117.Tudo somado ascende a €3.496,43.
118.Como se viu, em 23 de setembro de 2019, foi publicado o Decreto-Lei n.º 145/2019, que produziu efeitos a 1 de janeiro de 2020, sendo que nesta data de transição para a Nova tabela remuneratória o Demandado pagava à Autora, a título remuneratório, como vencimento de categoria: €686,56 e como vencimento emolumentar: €687,16. Isto quando a Autora deveria receber, como vencimento de categoria €717,46 e como vencimento emolumentar €717,46.

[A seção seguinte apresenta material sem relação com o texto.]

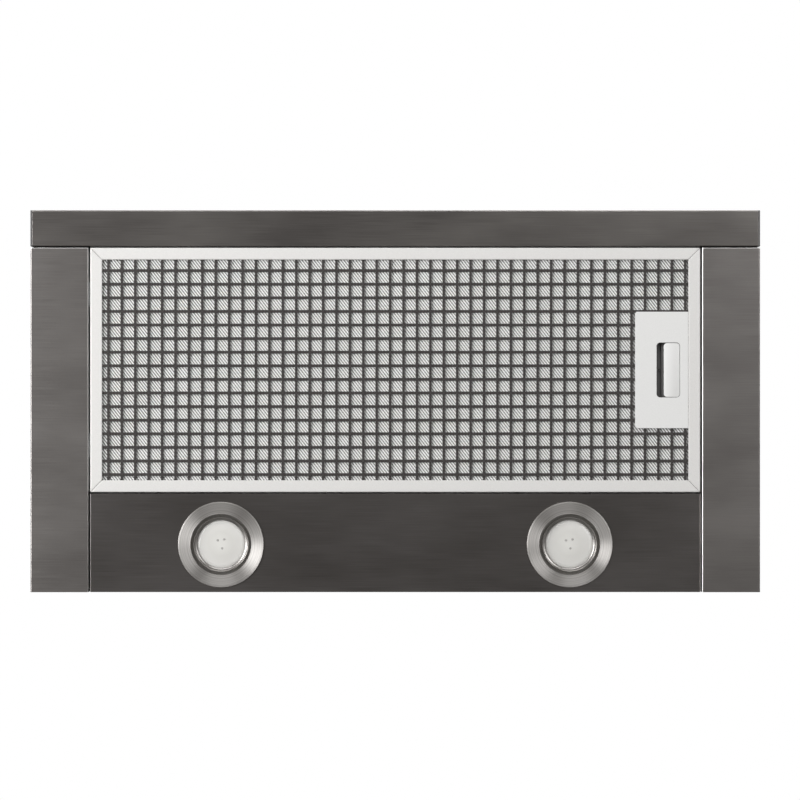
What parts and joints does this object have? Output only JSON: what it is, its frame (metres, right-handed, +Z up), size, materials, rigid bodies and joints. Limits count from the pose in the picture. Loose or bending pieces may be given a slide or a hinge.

119.Assim, a Autora, em 1 de janeiro de 2020, auferia €1.377,84 [(€686,56+ €687,16) + €4,12 referente à atualização de 0,3% - DL 10-B/2020 de 20/03] e por isso foi colocada entre o nível 15 e 19 e entre a posição 1 e 2 da tabela remuneratória única, mas deveria ter sido considerado o vencimento de €1.439,22 [(717,46 x 2) + €4,30 referente à atualização de 0,3% - DL 10-B/2020 de 20/03], ficando a Autora, por efeito da Lei, colocada entre o nível 19 e 23 e entre a posição 2 e 3 da TRU.
120.Como tal, em 2020 e 2021 (não foi formulado pedido quanto a diferenças vincendas ao longo do processo e até integral pagamento) a Autora deveria ter auferido mais €1.718,64, indo o Demandado condenado a pagar essasdiferenças salariais (1.439,22 – 1377,84 = €61,38) x (14 meses de 2020 = 859,32) + (14 meses de 2021 = €859,32).

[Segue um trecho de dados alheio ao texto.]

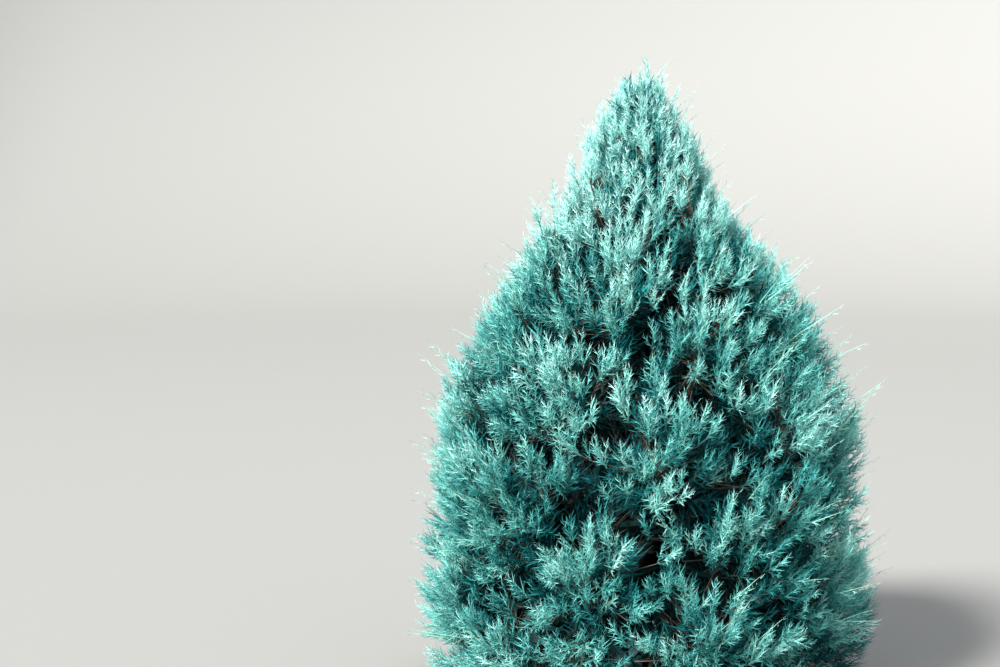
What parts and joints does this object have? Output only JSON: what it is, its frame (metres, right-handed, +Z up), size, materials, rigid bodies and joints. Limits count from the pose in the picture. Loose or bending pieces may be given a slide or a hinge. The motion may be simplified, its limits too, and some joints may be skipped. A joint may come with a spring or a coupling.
{
  "type": "blue conical juniper",
  "caption": "Young upright blue juniper: one leaning trunk, rising boughs and feathery plumes of scale-leaf foliage in a broad cone, cut flat at ground level.",
  "frame": {"origin": "centre of the flat cut under the trunk, at ground level", "axes": "+Z up along the plant's height, which is its longest extent; the trunk's tip drifts towards -X; -Y faces the viewer"},
  "size_m": [1.3669, 1.376, 1.8],
  "materials": {
    "bark": "rough red-brown bark, peeling in narrow strips",
    "foliage": "waxy blue-green scale leaves, paler and silvery at the tips"
  },
  "bodies": {
    "root": {"trunk": "bark", "bough_01": "bark", "bough_02": "bark", "bough_03": "bark", "bough_04": "bark", "bough_05": "bark", "bough_06": "bark", "bough_07": "bark", "bough_08": "bark", "bough_09": "bark", "bough_10": "bark", "bough_11": "bark", "bough_12": "bark", "bough_13": "bark", "bough_14": "bark", "bough_15": "bark", "bough_16": "bark", "bough_17": "bark", "bough_18": "bark", "bough_19": "bark", "bough_20": "bark", "bough_21": "bark", "bough_22": "bark", "foliage_01": "foliage", "foliage_02": "foliage", "foliage_03": "foliage", "foliage_04": "foliage", "foliage_05": "foliage", "foliage_06": "foliage", "foliage_07": "foliage", "foliage_08": "foliage", "foliage_09": "foliage", "foliage_10": "foliage", "foliage_11": "foliage", "foliage_12": "foliage", "foliage_13": "foliage", "foliage_14": "foliage", "foliage_15": "foliage", "foliage_16": "foliage", "foliage_17": "foliage", "foliage_18": "foliage", "foliage_19": "foliage", "foliage_20": "foliage", "foliage_21": "foliage", "foliage_22": "foliage", "foliage_23": "foliage", "foliage_24": "foliage", "foliage_25": "foliage", "foliage_26": "foliage", "foliage_27": "foliage", "foliage_28": "foliage", "foliage_29": "foliage", "foliage_30": "foliage", "foliage_31": "foliage", "foliage_32": "foliage", "foliage_33": "foliage", "foliage_34": "foliage", "foliage_35": "foliage", "foliage_36": "foliage", "foliage_leader": "foliage"}
  },
  "joints": []
}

121.Quanto ao pedido formulado a título de emolumentos pessoais, a Autora alega, em resumo que, como os emolumentos pessoais são distribuídos pelos funcionários da repartição na proporção dos respectivos ordenados, o facto de o vencimento de categoria e o vencimento de exercício estarem mal calculados implicaria também um recálculo da distribuição dos emolumentos pessoais. Não foi, no entanto, feita prova a este respeito, nem pelo Demandante, nem pelo Demandado (e de Arbitragem se trata) ficando por apurar quanto recebeu a Autora a este título e quanto deveria ter recebido, o que dependeria da proporção recebida por terceiros. A igual conclusão se tem de chegar quanto ao impacto do recebimento de terceiros na remuneração de exercício. Prova que não foi feita, motivo pelo qual falecem estas pretensões.
II. DISPOSITIVO
G. Decisão
Considerando quanto decorre da fundamentação de facto e de direito, importa julgar, parcialmente, procedente a acção e condenar o Demandado a:
a) Pagar à Autora o valor de €7.063,33 a título de diferenças de vencimento de categoria e o valor de €3.496,43 a título de diferenças de vencimento de exercício.
b) Pagar à Autora, desde a transição para a nova tabela a quantia de 1.439,22€ que resulta do posicionamento entre o nível 19 e 23 e posição 2 e 3 da TRU, e a receber a título de diferenças de vencimento o valor de €1.718,64, devido até final de 2021.
III. CUSTAS
H. Fixação e Repartição
Não se podendo fixar critério diferente de repartição, deverão os encargos ser suportados nos termos previstos no artigo 29º nº 5 do RCAAD.
Deposite-se, registe-se e notifiquem-se as partes.